Philippe Mercure : On est capable de gérer un système de vélos en libre-service, dont plusieurs électriques (BIXI est un succès indéniable). Et on serait incapable de le faire pour des trottinettes, qui sont essentiellement des vélos sans selle et sans pédales ? Le modèle existe, calquons-le ! Quant à confiner les trottinettes aux lieux touristiques… Non ! Je rêve de travailleurs qui fendent le cœur de la ville en trottinant sur le REV vers le bureau. De touristes qui filent le long du canal de Lachine en criant « Je reviendrai à Montréal ! ». De citoyens de tous âges qui se moquent de la côte Berri au son d’un doux ronronnement électrique.

Nathalie Collard : Ah, c’est donc toi qui revenais sur ta trottinette en chantant à tue-tête à trois heures du matin en 2019 ? Plus sérieusement, c’est justement à cause du trop grand nombre d’usagers délinquants que la Ville de Montréal avait décidé, à l’époque, d’interdire ces « vélos sans selle et sans pédales » ! On a remis 110 constats d’infraction pour mauvais stationnement (ça incluait aussi les vélos électriques) et 333 infractions pour ne pas avoir respecté le Code de la route. Et on ne parle même pas des accidents. En tout cas, si jamais les villes changent leur fusil d’épaule et décident de donner une deuxième chance à la trottinette électrique, j’irai te porter des fleurs à l’hôpital, c’est promis.

Philippe Mercure : J’ai pour principe que ce qui se passe en 2019 reste en 2019. Je n’ai aucun souvenir d’avoir poussé la note sur une trottinette, mais je t’accorde une chose : il n’y a rien comme ces engins à deux roues pour retrouver son cœur d’enfant.
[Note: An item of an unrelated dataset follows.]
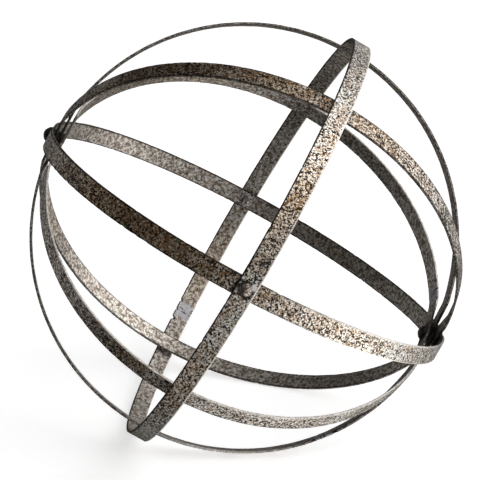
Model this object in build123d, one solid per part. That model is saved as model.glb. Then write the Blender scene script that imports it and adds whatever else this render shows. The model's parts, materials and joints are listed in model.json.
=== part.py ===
from build123d import *
import math
import os

# A folding band sphere: four meridian hoops nested one inside the next and riveted together
# at both poles, and an equator hoop around them that pivots on the outermost meridian hoop.
# Millimetres and degrees. The origin is on the surface that the sphere rests on, straight
# under its centre. +Z is up, +X points the way the pole axis dips, and -Y is the front.

# Steel strip
STRIP_WIDTH = 13.0
STRIP_THICKNESS = 1.8
EDGE_ROUNDING = 0.25

# Hoops, outermost first. Radii are to the outer face.
EQUATOR_RADIUS = 152.5
NEST_AIR = 0.5
POLE_PAD_REACH = 13.4
PAD_BEND_RADIUS = 22.0

# Pole stack: strip, washer, strip, washer, strip, washer, strip
WASHER_THICKNESS = 1.2
WASHER_RADIUS = 5.0
FACE_PLAY = 0.05
HOLE_PLAY = 0.05

# Round-head rivets
POLE_SHANK_RADIUS = 2.5
POLE_HEAD_RADIUS = 5.25
POLE_HEAD_HEIGHT = 4.1
POLE_TAIL_DEPTH = 1.0
PIVOT_SHANK_RADIUS = 2.0
PIVOT_HEAD_RADIUS = 4.1
PIVOT_HEAD_HEIGHT = 2.4
PIVOT_TAIL_RADIUS = 3.0
PIVOT_TAIL_HEIGHT = 0.9
HEAD_LAND = 0.6
BURR_RADIUS = 4.8
BURR_THICKNESS = 0.8

# How the hoops are fanned out: each one's turn about the pole axis, from level at the front
FAN_ANGLES = {
    "outer_meridian_hoop": 12.6,
    "second_meridian_hoop": 63.4,
    "third_meridian_hoop": 113.9,
    "inner_meridian_hoop": 155.6,
}
EQUATOR_SLEW = 1.8

# The sphere lies on the lower edge of its equator hoop and on the second and third
# meridian hoops, and there its pole axis dips by this much
POLE_DIP = 26.0

HOOP_STEP = STRIP_THICKNESS + NEST_AIR
PAD_STEP = STRIP_THICKNESS + WASHER_THICKNESS + 2 * FACE_PLAY
OUTER_RADIUS = EQUATOR_RADIUS - HOOP_STEP
OUTER_PAD_HEIGHT = math.sqrt(OUTER_RADIUS**2 - POLE_PAD_REACH**2)
INNER_PAD_FACE = OUTER_PAD_HEIGHT - 3 * PAD_STEP - STRIP_THICKNESS
POLE_RIVET_GRIP = OUTER_PAD_HEIGHT - INNER_PAD_FACE + FACE_PLAY

EQUATOR_TILT = math.radians(POLE_DIP + EQUATOR_SLEW)
CENTRE_HEIGHT = EQUATOR_RADIUS * math.cos(EQUATOR_TILT) + STRIP_WIDTH / 2 * math.sin(EQUATOR_TILT)
ATTITUDE = Pos(0, 0, CENTRE_HEIGHT) * Rot(Y=POLE_DIP)


def rolled_strip(outer_face, inner_face):
    """A closed hoop of strip, with its long edges rounded. Its axis is Z."""
    hoop = extrude(outer_face - inner_face, STRIP_WIDTH / 2, both=True)
    rims = hoop.faces().sort_by(Axis.Z)
    edges = rims[0].edges() + rims[-1].edges()
    return fillet(edges, EDGE_ROUNDING)


def flattened_circle(radius, pad_height, bend_radius):
    """A circle about Z, flattened into a pad where it crosses each pole, at +X and -X."""
    outline = Circle(radius) & Rectangle(2 * pad_height, 2 * radius)
    return fillet(outline.vertices(), bend_radius)


def meridian_blank(order):
    """The meridian hoop of that order, 0 outermost, before drilling: poles on X, front at -Y."""
    radius = OUTER_RADIUS - order * HOOP_STEP
    pad_height = OUTER_PAD_HEIGHT - order * PAD_STEP
    outer = flattened_circle(radius, pad_height, PAD_BEND_RADIUS)
    inner = flattened_circle(
        radius - STRIP_THICKNESS, pad_height - STRIP_THICKNESS, PAD_BEND_RADIUS - STRIP_THICKNESS
    )
    return rolled_strip(outer, inner)


def equator_blank():
    """The equator hoop before drilling, about the pole axis X."""
    hoop = rolled_strip(Circle(EQUATOR_RADIUS), Circle(EQUATOR_RADIUS - STRIP_THICKNESS))
    return Rot(Y=90) * hoop


def round_head(radius, height):
    """A domed head with a short upright land. Its flat underside is at Z = 0."""
    rise = height - HEAD_LAND
    dome_radius = (radius**2 + rise**2) / (2 * rise)
    blank = Pos(0, 0, height / 2) * Cylinder(radius, height)
    return blank & Pos(0, 0, height - dome_radius) * Sphere(dome_radius)


def pole_rivet():
    """Head up at Z = 0, shank down, and a tail hammered flush into a countersink."""
    grip = Pos(0, 0, -POLE_RIVET_GRIP / 2) * Cylinder(POLE_SHANK_RADIUS, POLE_RIVET_GRIP)
    tail = Pos(0, 0, -POLE_RIVET_GRIP) * countersink(0)
    return round_head(POLE_HEAD_RADIUS, POLE_HEAD_HEIGHT) + grip + tail


def countersink(play):
    """The cone that a flush tail fills, wide at Z = 0 and narrowing upwards."""
    mouth = POLE_SHANK_RADIUS + POLE_TAIL_DEPTH + play
    cone = Cone(mouth, POLE_SHANK_RADIUS + play, POLE_TAIL_DEPTH)
    return Pos(0, 0, POLE_TAIL_DEPTH / 2) * cone


def pivot_rivet(grip):
    """Head up at Z = 0, shank down through both hoops and a burr, and a low domed tail."""
    shank = Pos(0, 0, -grip / 2) * Cylinder(PIVOT_SHANK_RADIUS, grip)
    tail = Rot(X=180) * round_head(PIVOT_TAIL_RADIUS, PIVOT_TAIL_HEIGHT)
    return round_head(PIVOT_HEAD_RADIUS, PIVOT_HEAD_HEIGHT) + shank + Pos(0, 0, -grip) * tail


def ring(outer_radius, bore_radius, thickness):
    return Cylinder(outer_radius, thickness) - Cylinder(bore_radius, thickness)


def fanned(hoop_name, piece):
    """Turns a piece about the pole axis to that hoop's place in the fan, then sets it down."""
    return ATTITUDE * Rot(X=-FAN_ANGLES[hoop_name]) * piece


LOOK_LEFT = Rot(Y=-90)
LOOK_FRONT = Rot(X=90)
LOOK_BACK = Rot(X=-90)

upper_rivet_place = Pos(-OUTER_PAD_HEIGHT, 0, 0) * LOOK_LEFT
lower_rivet_place = Pos(INNER_PAD_FACE - FACE_PLAY, 0, 0) * LOOK_LEFT
pole_drill = Rot(Y=90) * Cylinder(POLE_SHANK_RADIUS, 2 * EQUATOR_RADIUS)
loose_pole_drill = Rot(Y=90) * Cylinder(POLE_SHANK_RADIUS + HOLE_PLAY, 2 * EQUATOR_RADIUS)
pivot_drill = LOOK_FRONT * Cylinder(PIVOT_SHANK_RADIUS, 3 * EQUATOR_RADIUS)
loose_pivot_drill = LOOK_FRONT * Cylinder(PIVOT_SHANK_RADIUS + HOLE_PLAY, 3 * EQUATOR_RADIUS)

parts = {}

# The outermost meridian hoop is drilled tight: the rivets stay still in it
outer_flush = Pos(OUTER_PAD_HEIGHT, 0, 0) * LOOK_LEFT * countersink(0)
outer_hoop = meridian_blank(0) - pole_drill - pivot_drill - outer_flush
parts["outer_meridian_hoop"] = fanned("outer_meridian_hoop", outer_hoop)

# The other meridian hoops turn on the pole rivets
for order, hoop_name in enumerate(FAN_ANGLES):
    if order > 0:
        hoop = meridian_blank(order) - loose_pole_drill
        if hoop_name == "inner_meridian_hoop":
            hoop -= Pos(-INNER_PAD_FACE, 0, 0) * LOOK_LEFT * countersink(HOLE_PLAY)
        parts[hoop_name] = fanned(hoop_name, hoop)

# The equator hoop turns on the pivot rivets, which are square to the outermost hoop
equator_hoop = Rot(Y=EQUATOR_SLEW) * (equator_blank() - loose_pivot_drill)
parts["equator_hoop"] = fanned("outer_meridian_hoop", equator_hoop)

# Pole rivets, the same part twice, both put in from the upper side
parts["upper_pole_rivet"] = ATTITUDE * upper_rivet_place * pole_rivet()
parts["lower_pole_rivet"] = ATTITUDE * lower_rivet_place * pole_rivet()

# Washers that hold the meridian hoops apart at each pole
washer = Rot(Y=90) * ring(WASHER_RADIUS, POLE_SHANK_RADIUS, WASHER_THICKNESS)
for number in range(1, len(FAN_ANGLES)):
    washer_centre = OUTER_PAD_HEIGHT - number * PAD_STEP + FACE_PLAY + WASHER_THICKNESS / 2
    parts[f"upper_pole_washer_{number}"] = ATTITUDE * Pos(-washer_centre, 0, 0) * washer
    parts[f"lower_pole_washer_{number}"] = ATTITUDE * Pos(washer_centre, 0, 0) * washer

# Pivot rivets and the burrs that their tails are closed over, inside the outermost hoop.
# A burr is flat, so it seats on its rim in the hoop's hollow inner face.
head_seat = EQUATOR_RADIUS + FACE_PLAY
burr_seat = math.sqrt((OUTER_RADIUS - STRIP_THICKNESS) ** 2 - BURR_RADIUS**2)
burr_face = burr_seat - BURR_THICKNESS
burr = ring(BURR_RADIUS, PIVOT_SHANK_RADIUS, BURR_THICKNESS)
burr_centre = burr_face + BURR_THICKNESS / 2
for side, facing in (("front", LOOK_FRONT), ("rear", LOOK_BACK)):
    rivet = facing * Pos(0, 0, head_seat) * pivot_rivet(head_seat - burr_face)
    parts[f"{side}_pivot_rivet"] = fanned("outer_meridian_hoop", rivet)
    seated_burr = facing * Pos(0, 0, burr_centre) * burr
    parts[f"{side}_pivot_burr"] = fanned("outer_meridian_hoop", seated_burr)

os.makedirs("parts", exist_ok=True)
for node, shape in parts.items():
    export_step(shape, f"parts/{node}.step")
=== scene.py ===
import json
import math

import bpy
import numpy as np
from mathutils import Matrix, Vector, noise


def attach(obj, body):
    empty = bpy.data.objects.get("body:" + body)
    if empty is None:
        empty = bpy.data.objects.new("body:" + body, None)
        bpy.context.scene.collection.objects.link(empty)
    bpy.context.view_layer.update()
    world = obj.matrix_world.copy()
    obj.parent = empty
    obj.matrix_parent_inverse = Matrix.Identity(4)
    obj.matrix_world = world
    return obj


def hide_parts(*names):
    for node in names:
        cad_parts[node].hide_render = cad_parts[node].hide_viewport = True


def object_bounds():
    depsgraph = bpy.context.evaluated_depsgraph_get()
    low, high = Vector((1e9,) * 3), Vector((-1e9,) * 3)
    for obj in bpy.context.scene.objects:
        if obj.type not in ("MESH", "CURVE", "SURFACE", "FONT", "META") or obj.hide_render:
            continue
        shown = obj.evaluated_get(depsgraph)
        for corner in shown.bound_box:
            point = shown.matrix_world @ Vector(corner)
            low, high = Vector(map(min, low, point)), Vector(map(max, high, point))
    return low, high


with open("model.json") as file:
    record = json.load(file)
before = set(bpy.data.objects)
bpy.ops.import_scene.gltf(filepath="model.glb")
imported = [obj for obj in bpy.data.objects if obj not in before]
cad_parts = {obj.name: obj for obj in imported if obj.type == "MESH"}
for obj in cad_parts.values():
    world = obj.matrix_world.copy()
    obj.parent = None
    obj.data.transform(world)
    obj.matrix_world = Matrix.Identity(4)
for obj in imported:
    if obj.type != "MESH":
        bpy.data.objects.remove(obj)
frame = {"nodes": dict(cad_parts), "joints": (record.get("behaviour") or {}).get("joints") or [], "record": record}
cad_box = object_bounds()

# A folding band sphere of five speckled steel hoops. Lengths are in metres, angles in degrees.
MM = 0.001

# Strip
STRIP_THICKNESS = 1.8 * MM
STRIP_ROUNDING = 0.4 * MM
PAD_BEND_RADIUS = 22 * MM
RING_STEP = 1.25 * MM
FINE_RING_STEP = 0.45 * MM
FACE_COLUMNS = 15
CORNER_COLUMNS = 4
EDGE_COLUMNS = 3

# How uneven the strip is. All of this goes inwards from the CAD solid's faces. A nick starts
# where its noise passes a threshold, and is full depth a ramp further on.
EDGE_WOBBLE = 0.16 * MM
EDGE_WOBBLE_LENGTH = 21 * MM
NICK_DEPTH = 0.42 * MM
NICK_LENGTH = 2.4 * MM
NICK_THRESHOLD = 0.28
NICK_RAMP = 0.4
RIM_SHARPNESS = 6
FACE_DENT = 0.10 * MM
FACE_DENT_LENGTH = 6.5 * MM
FACE_PIT = 0.05 * MM
FACE_PIT_LENGTH = 2.2 * MM

# Butt weld that closes each hoop. Its bead may stand up to about 0.1 mm proud of the CAD solid.
WELD_BEAD_HEIGHT = 0.17 * MM
WELD_BEAD_REACH = 1.3 * MM
WELD_GRIND_DEPTH = 0.12 * MM
WELD_GRIND_REACH = 8 * MM
WELD_RIPPLE_LENGTH = 1.4 * MM
WELD_FINE_REACH = 1.6 * WELD_GRIND_REACH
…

La seule sonorité du mot – « trottinette ! » – suffit à égayer le plus grincheux des hommes. Qu’on y voie l’apocalypse me sidère encore. Pour les fleurs… C’est gentil, mais je tenterai d’être prudent. J’aimerais que cette fois soit la bonne pour les trottinettes. Je promets de ne pas laisser traîner la mienne. Et de ne pas chanter (trop fort).